SHORT TASK ▸
Your task is to write out the complete listing exactly as it is shown.

PROVIDED MATERIAL ▸

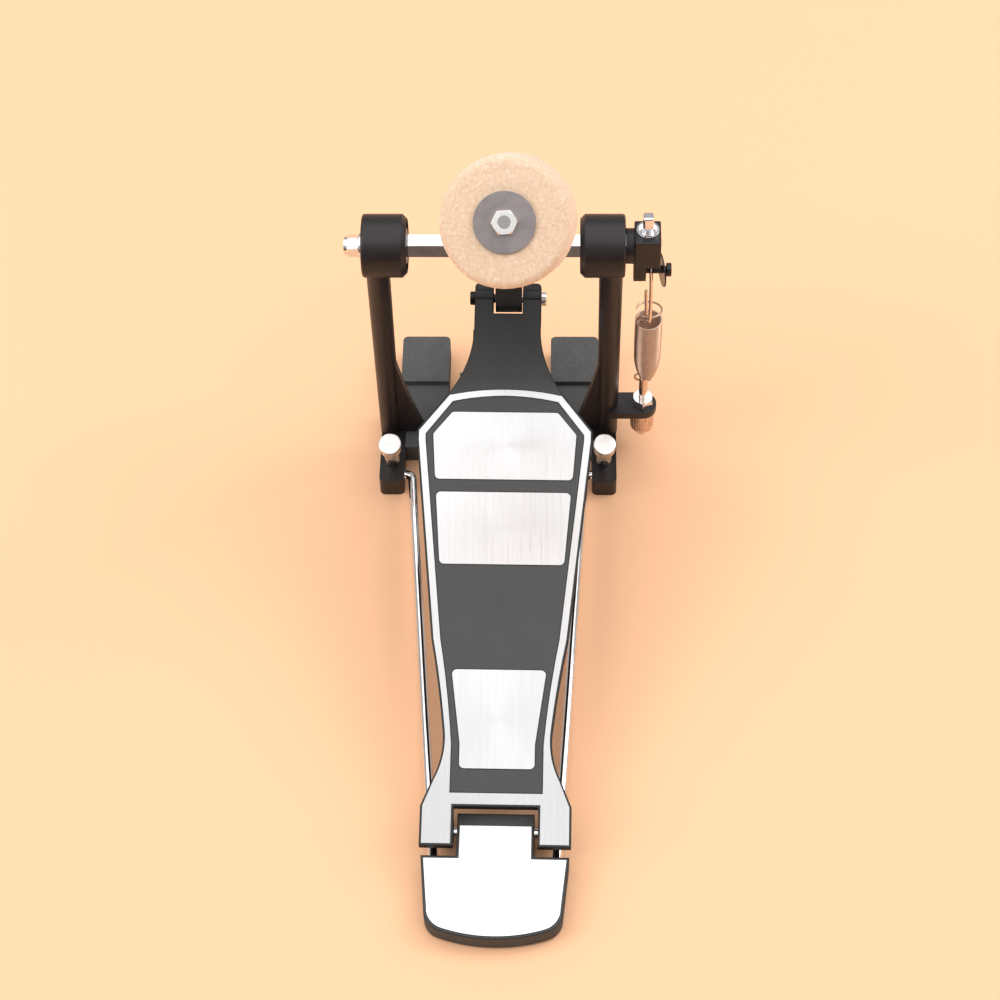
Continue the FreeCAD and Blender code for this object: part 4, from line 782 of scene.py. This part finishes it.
def strap_seam(low, faces, thread):
    """Two rows of seven stitches above low, on the strap's faces, which are given as (y, way out)."""
    gauge, row_pitch, column_pitch = 0.18 * MM, 2.6 * MM, 1.75 * MM
    stitch = ((-0.55, -0.12, 0), (-0.3, 0.1, 0), (0.3, 0.1, 0.05), (0.55, -0.12, 0.05))
    stitches = []
    for row in range(2):
        for column in range(7):
            for face, outwards in faces:
                start = Vector((low.x + (column - 3) * column_pitch, face, low.z + row * row_pitch))
                path = [start + Vector((across, out * outwards, up)) * MM for across, out, up in stitch]
                stitches.append(wire("stitch", smooth_path(path, 0.2 * MM), gauge, thread, 6))
    seam = joined("strap_stitches", stitches)
    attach(seam, "strap_run")


def finish_cad(looks):
    """Gives every CAD node that still shows the material of its slot, or its own."""
    slots = {part["node"]: part["material_slot"] for part in frame["record"]["subparts"]}
    for name, node in frame["nodes"].items():
        material = looks.get(name) or looks[slots[name]]
        for slot in node.material_slots:
            slot.material = material
        if not node.material_slots:
            node.data.materials.append(material)


def build():
    """Everything, from the camera to the last piece."""
    camera()
    studio()
    chrome = plated("chrome", (0.88, 0.88, 0.9), 0.06, 0.03)
    nut_plate = plated("nut_plate", (0.97, 0.95, 0.93), 0.3, 0.1)
    zinc = plated("zinc", (0.37, 0.33, 0.33), 0.36, 0.06, 0.3, specks=0.12)
    steel = plated("spring_steel", (0.68, 0.5, 0.39), 0.3, 0.1, 0.0)
    warm_wire = plated("warm_wire", (0.8, 0.66, 0.56), 0.12, 0.08)
    felt = wool_felt()
    spur = threaded("spur_thread", 1.25 * MM, JOINTS["left_spur_travel"]["axis"])
    looks = {
        # heel_charcoal has painted shade within 1.2 mm of its sharp edges; base_charcoal has none.
        "black_cast": powder_black(), "board_cast": charcoal_cast("heel_charcoal", 0.05, 0.075, 1.2 * MM),
        "footboard": board_charcoal(), "base_casting": charcoal_cast("base_charcoal", 0.06, 0.085),
        "left_spur_screw": spur, "right_spur_screw": spur,
        "bright_inlay": brushed("brushed_inlay", (0.73, 0.735, 0.745), 0.3, 0.82),
        "border_inlay": brushed("brushed_border", (0.76, 0.765, 0.77), 0.3, 0.7),
        "heel_tread": brushed("brushed_tread", (0.93, 0.93, 0.935), 0.34),
        "eye_bolt": warm_wire, "toe_pin": half_plated(), "chrome": chrome, "spring_steel": steel,
        "black_steel": oiled_black(), "bearing_steel": plated("bearing_steel", (0.2, 0.2, 0.21), 0.3, 0.15),
        "felt": felt, "strap_web": strap_weave(), "grey_rubber": pad_rubber(),
        "inner_washer": zinc, "outer_washer": zinc, "beater_nut": nut_plate, "tension_knob": knurled(),
    }
    puck = felt_puck(felt)
    felt_fuzz(puck, felt)
    rod_tip(chrome, looks["black_steel"])
    coil_spring(steel)
    wire_hook(warm_wire)
    strap(looks["strap_web"], thread_black())
    finish_cad(looks)


build()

TASK RESULT ▸
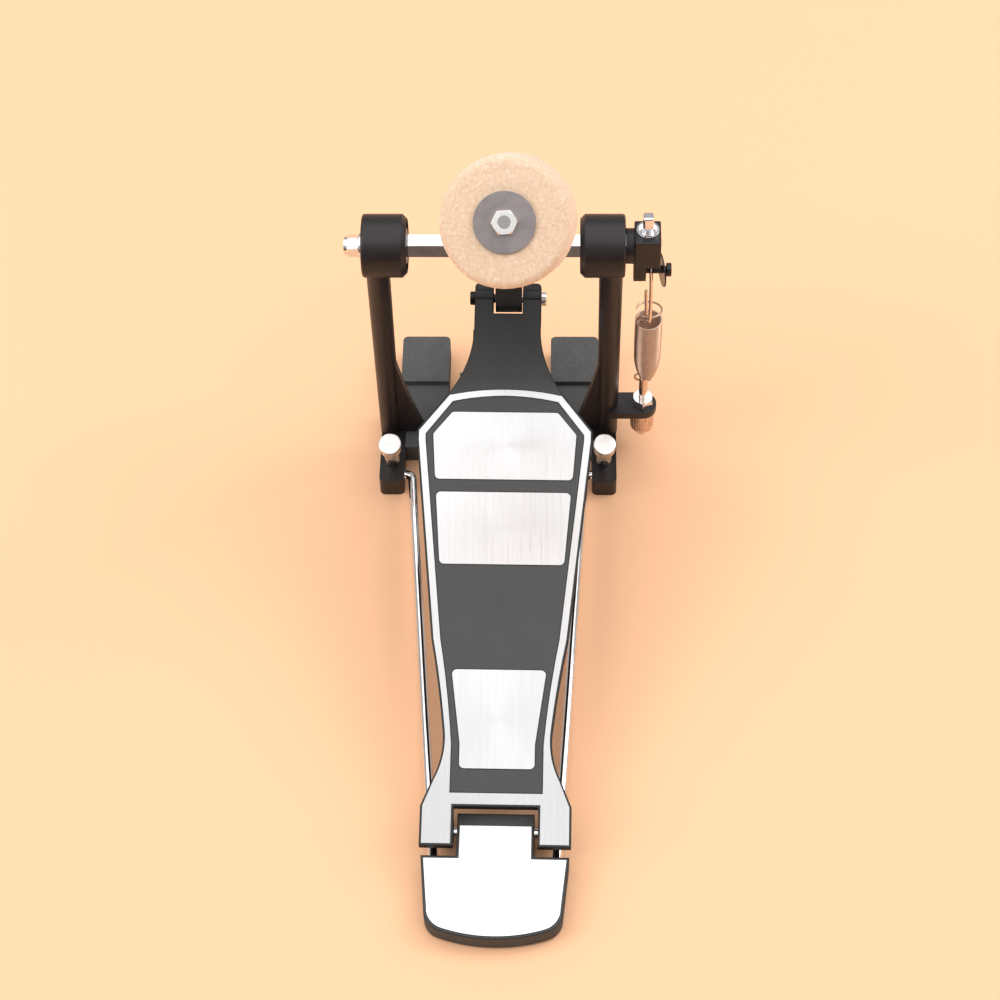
Continue the FreeCAD and Blender code for this object: part 4, from line 782 of scene.py. This part finishes it.
def strap_seam(low, faces, thread):
    """Two rows of seven stitches above low, on the strap's faces, which are given as (y, way out)."""
    gauge, row_pitch, column_pitch = 0.18 * MM, 2.6 * MM, 1.75 * MM
    stitch = ((-0.55, -0.12, 0), (-0.3, 0.1, 0), (0.3, 0.1, 0.05), (0.55, -0.12, 0.05))
    stitches = []
    for row in range(2):
        for column in range(7):
            for face, outwards in faces:
                start = Vector((low.x + (column - 3) * column_pitch, face, low.z + row * row_pitch))
                path = [start + Vector((across, out * outwards, up)) * MM for across, out, up in stitch]
                stitches.append(wire("stitch", smooth_path(path, 0.2 * MM), gauge, thread, 6))
    seam = joined("strap_stitches", stitches)
    attach(seam, "strap_run")


def finish_cad(looks):
    """Gives every CAD node that still shows the material of its slot, or its own."""
    slots = {part["node"]: part["material_slot"] for part in frame["record"]["subparts"]}
    for name, node in frame["nodes"].items():
        material = looks.get(name) or looks[slots[name]]
        for slot in node.material_slots:
            slot.material = material
        if not node.material_slots:
            node.data.materials.append(material)


def build():
    """Everything, from the camera to the last piece."""
    camera()
    studio()
    chrome = plated("chrome", (0.88, 0.88, 0.9), 0.06, 0.03)
    nut_plate = plated("nut_plate", (0.97, 0.95, 0.93), 0.3, 0.1)
    zinc = plated("zinc", (0.37, 0.33, 0.33), 0.36, 0.06, 0.3, specks=0.12)
    steel = plated("spring_steel", (0.68, 0.5, 0.39), 0.3, 0.1, 0.0)
    warm_wire = plated("warm_wire", (0.8, 0.66, 0.56), 0.12, 0.08)
    felt = wool_felt()
    spur = threaded("spur_thread", 1.25 * MM, JOINTS["left_spur_travel"]["axis"])
    looks = {
        # heel_charcoal has painted shade within 1.2 mm of its sharp edges; base_charcoal has none.
        "black_cast": powder_black(), "board_cast": charcoal_cast("heel_charcoal", 0.05, 0.075, 1.2 * MM),
        "footboard": board_charcoal(), "base_casting": charcoal_cast("base_charcoal", 0.06, 0.085),
        "left_spur_screw": spur, "right_spur_screw": spur,
        "bright_inlay": brushed("brushed_inlay", (0.73, 0.735, 0.745), 0.3, 0.82),
        "border_inlay": brushed("brushed_border", (0.76, 0.765, 0.77), 0.3, 0.7),
        "heel_tread": brushed("brushed_tread", (0.93, 0.93, 0.935), 0.34),
        "eye_bolt": warm_wire, "toe_pin": half_plated(), "chrome": chrome, "spring_steel": steel,
        "black_steel": oiled_black(), "bearing_steel": plated("bearing_steel", (0.2, 0.2, 0.21), 0.3, 0.15),
        "felt": felt, "strap_web": strap_weave(), "grey_rubber": pad_rubber(),
        "inner_washer": zinc, "outer_washer": zinc, "beater_nut": nut_plate, "tension_knob": knurled(),
    }
    puck = felt_puck(felt)
    felt_fuzz(puck, felt)
    rod_tip(chrome, looks["black_steel"])
    coil_spring(steel)
    wire_hook(warm_wire)
    strap(looks["strap_web"], thread_black())
    finish_cad(looks)


build()